Chris claims he’s not just here to “shower with Jimmy Kimmel” but that gives me the sads because the scene with them soaping each other’s backs in Chris’ outdoor shower is one I won’t forget for days. Ok, months. A now squeaky-clean Jimmy lets the women know that there will be no traditional cocktail party that night and instead there will be a daytime pool party, much to the dismay of Ashley I. who is devastated that she won’t be able to bust out her “Kardashian look.” Juelia tells Chris she “doesn’t care about material things” and “treasures people more” as a result of her former husband’s suicide shortly after she gave birth. He handles her emotional breakdown super well and barely seems to notice her insistence on wearing a jewelled headband to a pool party. Also at this point I’m convinced that someone on set is the designated “tissue holder”. Like, that’s their job. To walk around with tissues at the ready for these moments. I wonder if that job comes with a good dental plan.

Britt and Chris have a tête-à-tête. No, literally, they can barely keep their faces apart. Next, Jade steps up to the proverbial place and asks Chris for a tour of his living quarters. Jade, like, really, like, just wanted some time to, like, get to know Chris better. Amidst a lot of weird giggling she jumps (literally) into bed with Chris where they proceed to make out, and Chris labels it a “good idea.” Meanwhile, Jillian is waiting out in his hot tub and witnesses Chris and Jade quasi sneaking out of his place. Unfazed, Jillian and Chris get some make out time of their own before Ashley I., Mackenzie and Megan crash their hot tub party. Ashley I. is quickly becoming unhinged and upset at her lack of alone time with the Bachelor and she walks off in a bit of a huff, tossing her plastic (wine?) cup in the process. Chris shows up at the house and she practically rips his arm off dragging him upstairs to a a rooftop deck for private time. She laugh-cries her confession to Chris that she’s a “little upset,” but he makes her feel all better and then she kisses him super hard, almost causing both of them to fall of the roof. Seriously, he just prevented them from tumbling off a roof by grabbing onto a ledge.

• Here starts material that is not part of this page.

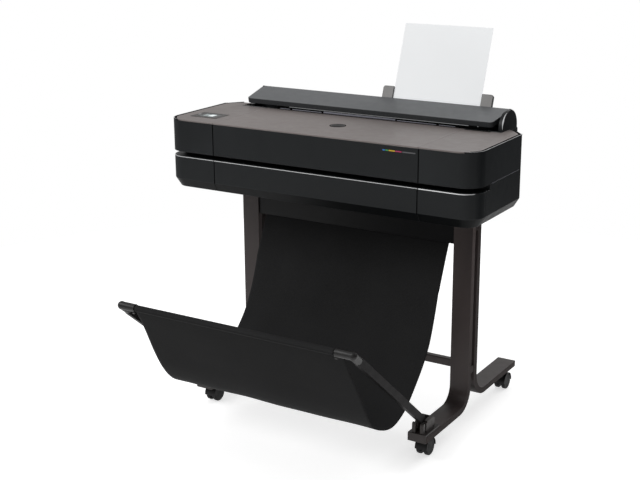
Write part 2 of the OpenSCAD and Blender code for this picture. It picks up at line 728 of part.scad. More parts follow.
base_shell();
lower_front_cover();
lower_cover_left();
ink_door();
upper_cover_left();
upper_cover_right();
window_front();
window_top();
lid_ends();
display_bezel();
display_screen();
power_button();
rear_housing();
rear_tray();
roll_cover();
end_arches();
power_inlet();
sheet_guide_left();
sheet_guide_right();
paper_sheet();
roll_spindle();
paper_roll();
side_frames();
carriage_rail();
guide_rod();
carriage();
drive_belt();
drive_pulley();
idler_pulley();
motors();
platen();
feed_roller();
pinch_rollers();
cutter();
ink_cartridges();
leg_front_left();
leg_front_right();
leg_rear_left();
leg_rear_right();
leg_spacers();
cross_brace();
header_beam();
stand_plates();
stand_bolts();
arm_socket_left();
arm_socket_right();
color(black) placed() caster_hood(-1, front_swivel_y, front_foot_z, front_foot_top - 1);  // caster_hood_front_left
color(black) placed() caster_hood(1, front_swivel_y, front_foot_z, front_foot_top - 1);  // caster_hood_front_right
color(black) placed() caster_hood(-1, rear_swivel_y, rear_foot_z, rear_foot_top - 3);  // caster_hood_rear_left
color(black) placed() caster_hood(1, rear_swivel_y, rear_foot_z, rear_foot_top - 3);  // caster_hood_rear_right
color(black) placed() caster_wheels(-1, front_swivel_y);  // caster_wheels_front_left
color(black) placed() caster_wheels(1, front_swivel_y);  // caster_wheels_front_right
color(black) placed() caster_wheels(-1, rear_swivel_y);  // caster_wheels_rear_left
color(black) placed() caster_wheels(1, rear_swivel_y);  // caster_wheels_rear_right
color(stand_brown) placed() mirror([1, 0, 0]) basket_arm();  // basket_arm_left
color(stand_brown) placed() basket_arm();  // basket_arm_right
basket_bar();
bar_fittings();
basket_cloth_front();
basket_cloth_rear();
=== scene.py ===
"""Looks for a large format plotter on a wheeled stand: materials, edges, basket cloth, details.

Places start from the CAD nodes' boxes, and the offsets from them were read from the photo.
Everything is in metres, with +X to the right, +Y to the rear and +Z up.
"""

import json
import math

import bmesh
import bpy
import numpy as np
from mathutils import Matrix, Vector


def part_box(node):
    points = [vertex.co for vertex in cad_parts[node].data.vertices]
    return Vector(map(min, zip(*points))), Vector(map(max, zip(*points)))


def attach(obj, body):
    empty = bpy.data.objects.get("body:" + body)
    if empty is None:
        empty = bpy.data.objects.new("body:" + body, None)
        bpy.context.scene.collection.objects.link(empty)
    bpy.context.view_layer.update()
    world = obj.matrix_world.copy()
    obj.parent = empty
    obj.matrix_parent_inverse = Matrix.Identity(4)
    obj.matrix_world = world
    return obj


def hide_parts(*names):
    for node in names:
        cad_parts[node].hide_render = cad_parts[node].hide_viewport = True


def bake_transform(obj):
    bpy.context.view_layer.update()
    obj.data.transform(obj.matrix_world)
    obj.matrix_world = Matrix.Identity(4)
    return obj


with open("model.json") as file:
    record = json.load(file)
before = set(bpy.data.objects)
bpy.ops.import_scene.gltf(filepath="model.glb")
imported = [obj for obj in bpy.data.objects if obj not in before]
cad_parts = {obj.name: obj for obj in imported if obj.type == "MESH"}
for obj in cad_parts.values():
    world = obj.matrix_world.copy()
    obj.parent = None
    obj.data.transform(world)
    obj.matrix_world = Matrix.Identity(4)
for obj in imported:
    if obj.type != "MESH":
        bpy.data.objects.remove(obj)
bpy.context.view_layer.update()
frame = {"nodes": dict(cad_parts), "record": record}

record = frame["record"]
BODY_OF = {n: b for b, nodes in record["behaviour"]["bodies"].items() for n in nodes}
SLOT_OF = {s["node"]: s["material_slot"] for s in record["subparts"]}
ROOT = BODY_OF["base_shell"]
LID = BODY_OF["window_top"]

MM = 0.001
FRONT_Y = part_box("lower_front_cover")[0].y
SEAM_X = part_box("lower_front_cover")[1].x
LID_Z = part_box("window_top")[1].z
LID_BACK_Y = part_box("window_top")[1].y
HALF_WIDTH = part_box("base_shell")[1].x
CORNER = 55 * MM  # radius of the body's two front corners
SHARP = math.radians(35)  # edges that turn more than this stay crisp


# ---------------------------------------------------------------- camera

# Fitted to the photo
AZIMUTH = math.radians(31.599)
ELEVATION = math.radians(16.418)
ROLL = math.radians(-0.329)
DISTANCE = 3.282649
FOCUS = Vector((0.093282, FRONT_Y - 0.102917, 0.619520))
LENS_MM = 67.755
SENSOR_MM = 36.0


def make_camera():
    back = Vector((
        math.sin(AZIMUTH) * math.cos(ELEVATION),
        -math.cos(AZIMUTH) * math.cos(ELEVATION),
        math.sin(ELEVATION),
    ))
    level = Vector((math.cos(AZIMUTH), math.sin(AZIMUTH), 0.0))
    upright = back.cross(level)
    right = level * math.cos(ROLL) + upright * math.sin(ROLL)
    up = upright * math.cos(ROLL) - level * math.sin(ROLL)
    data = bpy.data.cameras.new("camera")
    data.lens = LENS_MM
    data.sensor_width = SENSOR_MM
    camera = bpy.data.objects.new("camera", data)
    bpy.context.scene.collection.objects.link(camera)
    camera.location = FOCUS + back * DISTANCE
    camera.rotation_mode = "QUATERNION"
    camera.rotation_quaternion = Matrix((right, up, back)).transposed().to_quaternion()
    bpy.context.scene.camera = camera


make_camera()


# ---------------------------------------------------------------- materials

# Ranges of a surface direction's X or Z, between which a tone or a shine changes.
# TO_THE_RIGHT, DOWNWARD, OVER_THE_TOP and ALONG_FACE_AXIS set where painted shade starts;
# CONVEX sets the edges that are lightened, partly as wear and partly as a painted highlight.
TO_THE_RIGHT = (0.75, 0.92)
DOWNWARD = (-0.45, -0.20)
OVER_THE_TOP = (-0.25, 0.25)
ALONG_FACE_AXIS = (0.70, 0.86)
CONVEX = (0.53, 0.62)

MATERIALS = {}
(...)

Before handing out the roses, Chris sits down with Jimmy Kimmel who gives him this sage advice: “Whatever you do, don’t be yourself. Be someone who gives better speeches.” CAN JIMMY KIMMEL HOST EVERYTHING PLEASE? This is the best episode of The Bachelor ever. Or should I say, the most AMAZING.

At the rose ceremony, those left without a rose and therefore off to the Sad Gal Limo are Trina, Tracy and Amber. No shockers there.